* Problem statement:
Reproduce all records verbatim.

──────── Records for the task ────────

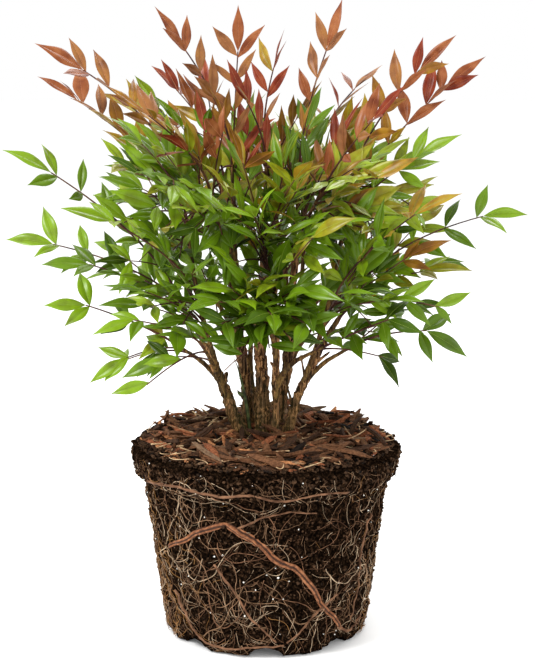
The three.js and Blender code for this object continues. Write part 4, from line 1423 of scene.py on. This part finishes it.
def root_region(angle, height):
    """Whether a root starts in the bare patch, at the ball's sides or elsewhere."""
    aside = (math.degrees(angle) - BARE_PATCH["azimuth"]) / BARE_PATCH["aside"]
    if math.hypot(aside, (height - BARE_PATCH["height"]) / BARE_PATCH["above"]) < 1:
        return "bare"
    return "side" if at_side(angle) else "elsewhere"


def at_side(angle):
    return math.cos(angle) < BALL_SIDES["left"] or math.cos(angle) > BALL_SIDES["right"]


def root_walk(rng, angle, height, heading, length, wander):
    """The places that a root runs over: it wanders, and stops at the foot, top and notches."""
    places = []
    drift = 0.0
    for _ in range(int(length / ROOT_STEP) + 2):
        places.append((angle, height))
        drift = drift * 0.7 + rng.normal(0, wander)
        heading += drift
        height += ROOT_STEP * math.sin(heading)
        angle += ROOT_STEP * math.cos(heading) / ball_radius(height)
        foot = ROOT_MARGIN + notch_arch(math.cos(angle) * BALL["foot_radius"],
                                        math.sin(angle) * BALL["foot_radius"])
        if height > BALL["rim_height"] - ROOT_MARGIN or height < foot:
            break
    return places


def root_start(rng, k, length, walks):
    if k < ROOTS_UNTIL["fine"]:
        return anywhere(rng, length)
    if k < ROOTS_UNTIL["branch"]:
        return branch_of(rng, walks[rng.integers(len(walks))])
    return short_bit(rng)


def lay_roots(rng, heaps):
    """Lays the net of roots by chance."""
    names = list(heaps)
    walks = []
    for k in range(ROOTS_UNTIL["bit"]):
        length, radii, wander, sides = ROOT_KINDS["thick" if k < ROOTS_UNTIL["thick"] else "fine"]
        start = root_start(rng, k, length, walks)
        angle, height = start[:2]
        if k < ROOTS_UNTIL["branch"] and rng.random() < LEFT_OUT[root_region(angle, height)]:
            continue
        radius = rng.uniform(*radii)
        walk = root_walk(rng, *start, wander)
        if len(walk) < 3:
            continue
        walks.append(walk)
        wave = 0.35 * np.sin(np.arange(len(walk)) * rng.uniform(0.3, 0.8) + rng.uniform(0, 6))
        line = on_ball(*np.array(walk).T, ROOT_LIFT + wave)
        tint = rng.choice(len(names), p=ROOT_SHARES["side" if at_side(angle) else "elsewhere"])
        heaps[names[tint]].add(*tube(line, radius * np.linspace(1.0, 0.5, len(line)), sides))


def make_roots():
    rng = np.random.default_rng(SEEDS["roots"])
    heaps = {name: Heap() for name in ROOT_STOPS}
    lay_roots(rng, heaps)
    for radius, route in THIN_ROOTS:
        line = smooth_route(route, 3.0, 0.4)
        uneven = 1 + 0.16 * rng.normal(size=len(line))
        taper = radius * np.linspace(1.05, 0.65, len(line)) * uneven
        heaps["brown"].add(*tube(line, taper, 6))
    for name, heap in heaps.items():
        heap.made(f"roots_{name}", mottled(f"root {name}", ROOT_STOPS[name], 90, 0.7), "soil")


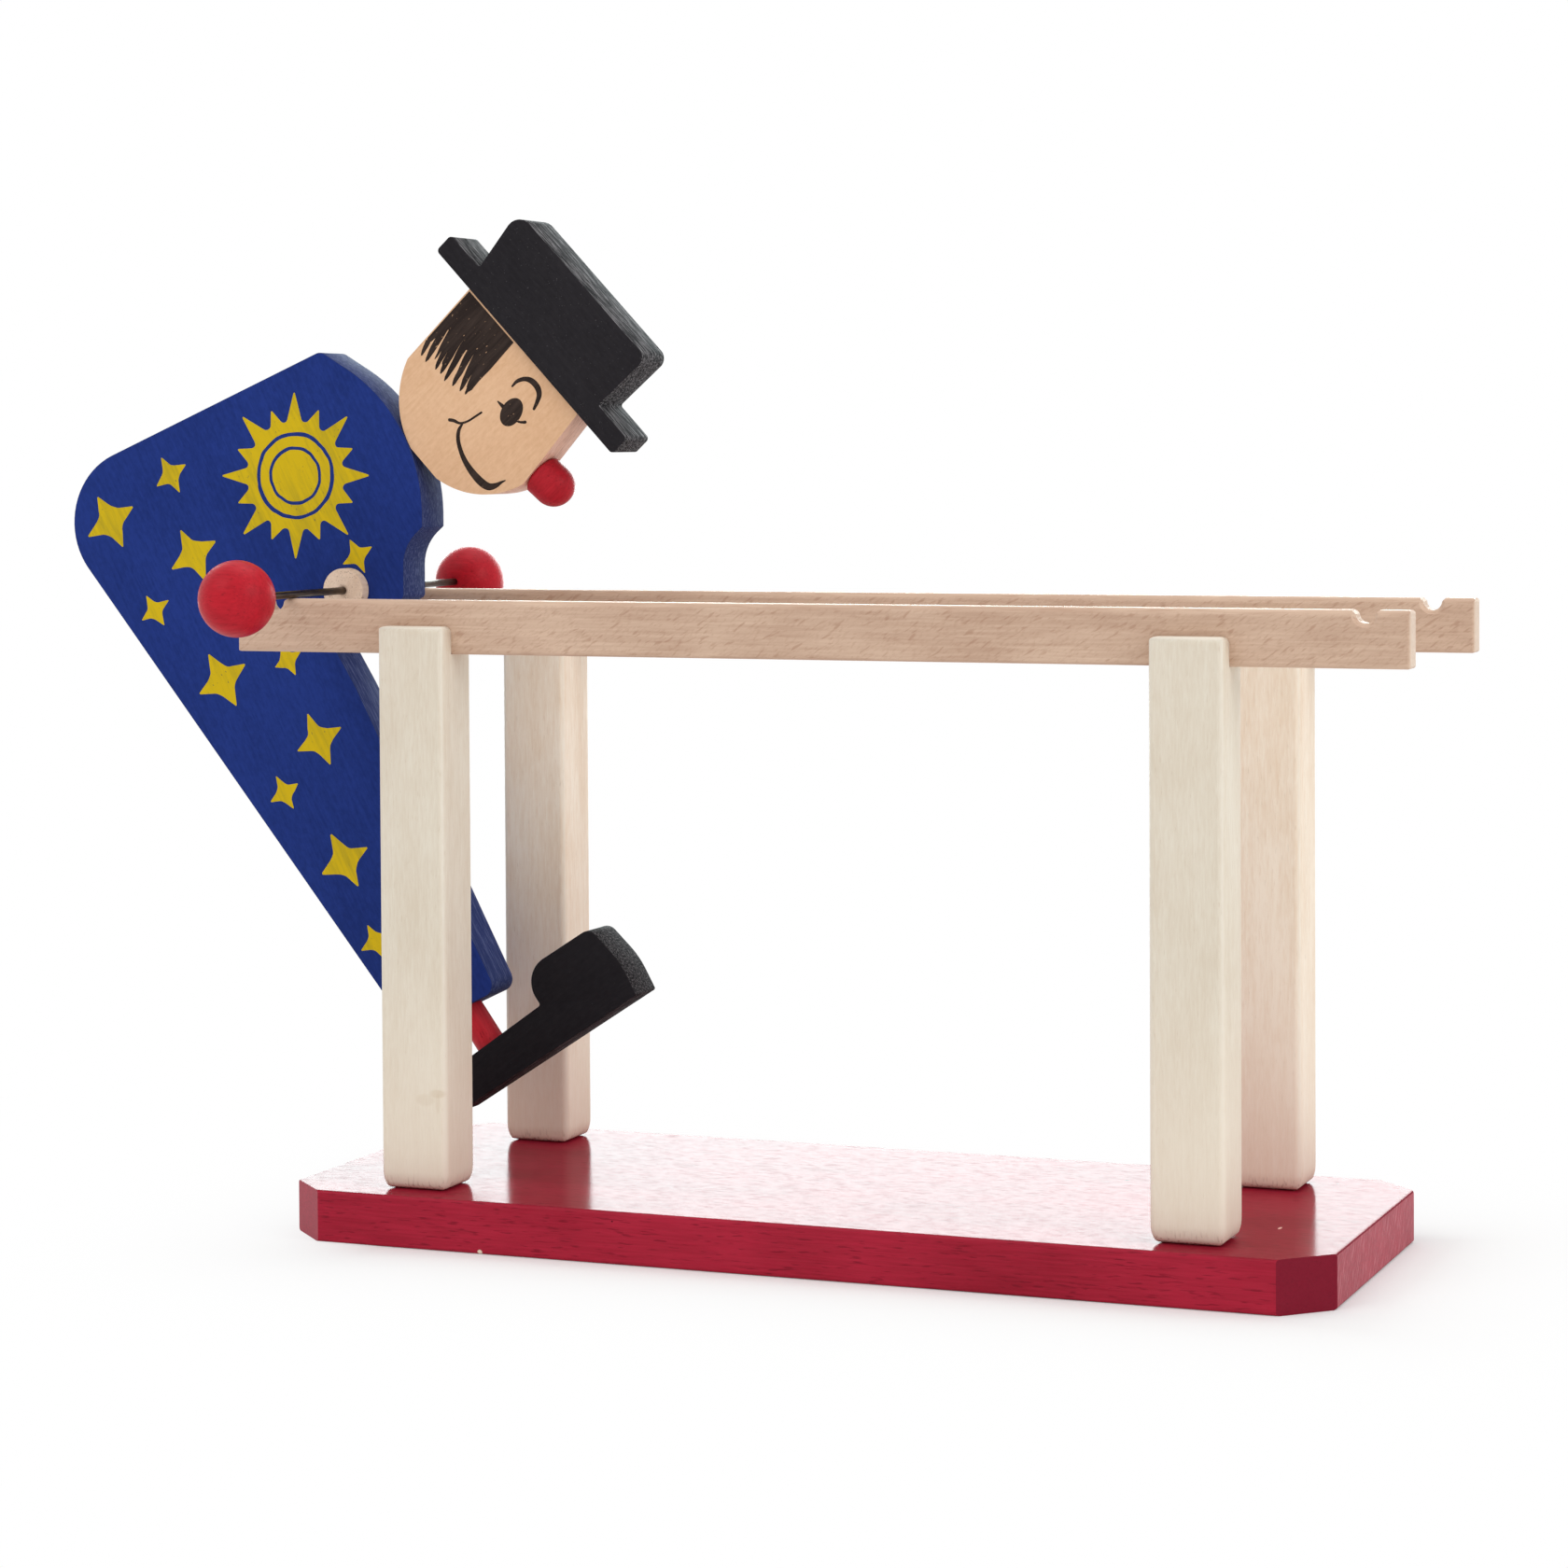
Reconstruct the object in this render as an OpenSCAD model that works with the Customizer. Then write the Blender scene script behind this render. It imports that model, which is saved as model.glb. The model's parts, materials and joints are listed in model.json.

────────

* Output for this exercise:
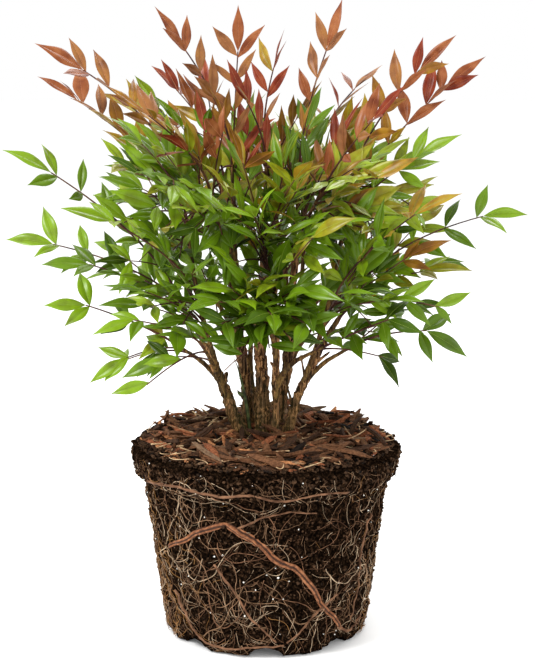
The three.js and Blender code for this object continues. Write part 4, from line 1423 of scene.py on. This part finishes it.
def root_region(angle, height):
    """Whether a root starts in the bare patch, at the ball's sides or elsewhere."""
    aside = (math.degrees(angle) - BARE_PATCH["azimuth"]) / BARE_PATCH["aside"]
    if math.hypot(aside, (height - BARE_PATCH["height"]) / BARE_PATCH["above"]) < 1:
        return "bare"
    return "side" if at_side(angle) else "elsewhere"


def at_side(angle):
    return math.cos(angle) < BALL_SIDES["left"] or math.cos(angle) > BALL_SIDES["right"]


def root_walk(rng, angle, height, heading, length, wander):
    """The places that a root runs over: it wanders, and stops at the foot, top and notches."""
    places = []
    drift = 0.0
    for _ in range(int(length / ROOT_STEP) + 2):
        places.append((angle, height))
        drift = drift * 0.7 + rng.normal(0, wander)
        heading += drift
        height += ROOT_STEP * math.sin(heading)
        angle += ROOT_STEP * math.cos(heading) / ball_radius(height)
        foot = ROOT_MARGIN + notch_arch(math.cos(angle) * BALL["foot_radius"],
                                        math.sin(angle) * BALL["foot_radius"])
        if height > BALL["rim_height"] - ROOT_MARGIN or height < foot:
            break
    return places


def root_start(rng, k, length, walks):
    if k < ROOTS_UNTIL["fine"]:
        return anywhere(rng, length)
    if k < ROOTS_UNTIL["branch"]:
        return branch_of(rng, walks[rng.integers(len(walks))])
    return short_bit(rng)


def lay_roots(rng, heaps):
    """Lays the net of roots by chance."""
    names = list(heaps)
    walks = []
    for k in range(ROOTS_UNTIL["bit"]):
        length, radii, wander, sides = ROOT_KINDS["thick" if k < ROOTS_UNTIL["thick"] else "fine"]
        start = root_start(rng, k, length, walks)
        angle, height = start[:2]
        if k < ROOTS_UNTIL["branch"] and rng.random() < LEFT_OUT[root_region(angle, height)]:
            continue
        radius = rng.uniform(*radii)
        walk = root_walk(rng, *start, wander)
        if len(walk) < 3:
            continue
        walks.append(walk)
        wave = 0.35 * np.sin(np.arange(len(walk)) * rng.uniform(0.3, 0.8) + rng.uniform(0, 6))
        line = on_ball(*np.array(walk).T, ROOT_LIFT + wave)
        tint = rng.choice(len(names), p=ROOT_SHARES["side" if at_side(angle) else "elsewhere"])
        heaps[names[tint]].add(*tube(line, radius * np.linspace(1.0, 0.5, len(line)), sides))


def make_roots():
    rng = np.random.default_rng(SEEDS["roots"])
    heaps = {name: Heap() for name in ROOT_STOPS}
    lay_roots(rng, heaps)
    for radius, route in THIN_ROOTS:
        line = smooth_route(route, 3.0, 0.4)
        uneven = 1 + 0.16 * rng.normal(size=len(line))
        taper = radius * np.linspace(1.05, 0.65, len(line)) * uneven
        heaps["brown"].add(*tube(line, taper, 6))
    for name, heap in heaps.items():
        heap.made(f"roots_{name}", mottled(f"root {name}", ROOT_STOPS[name], 90, 0.7), "soil")


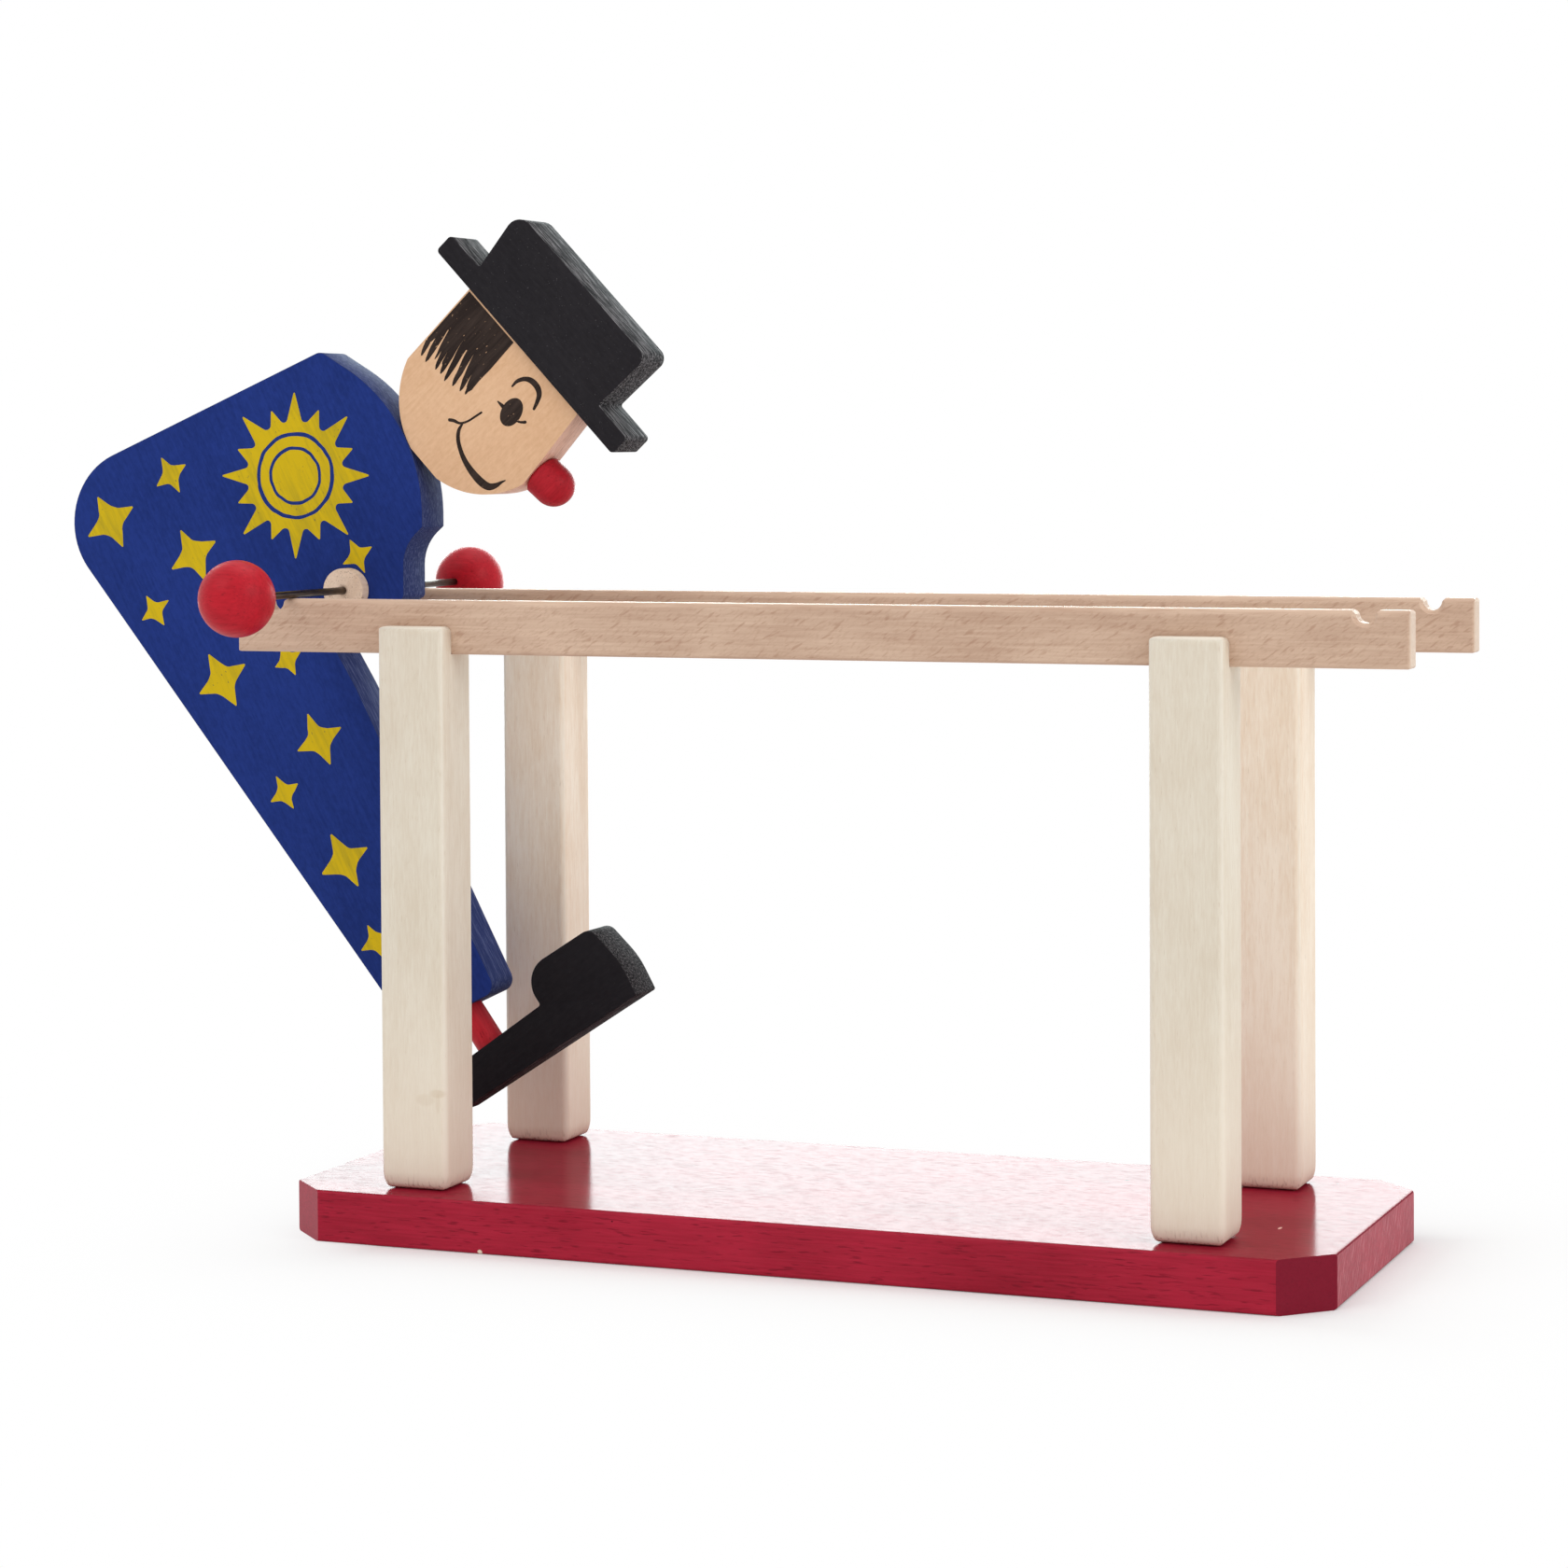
Reconstruct the object in this render as an OpenSCAD model that works with the Customizer. Then write the Blender scene script behind this render. It imports that model, which is saved as model.glb. The model's parts, materials and joints are listed in model.json.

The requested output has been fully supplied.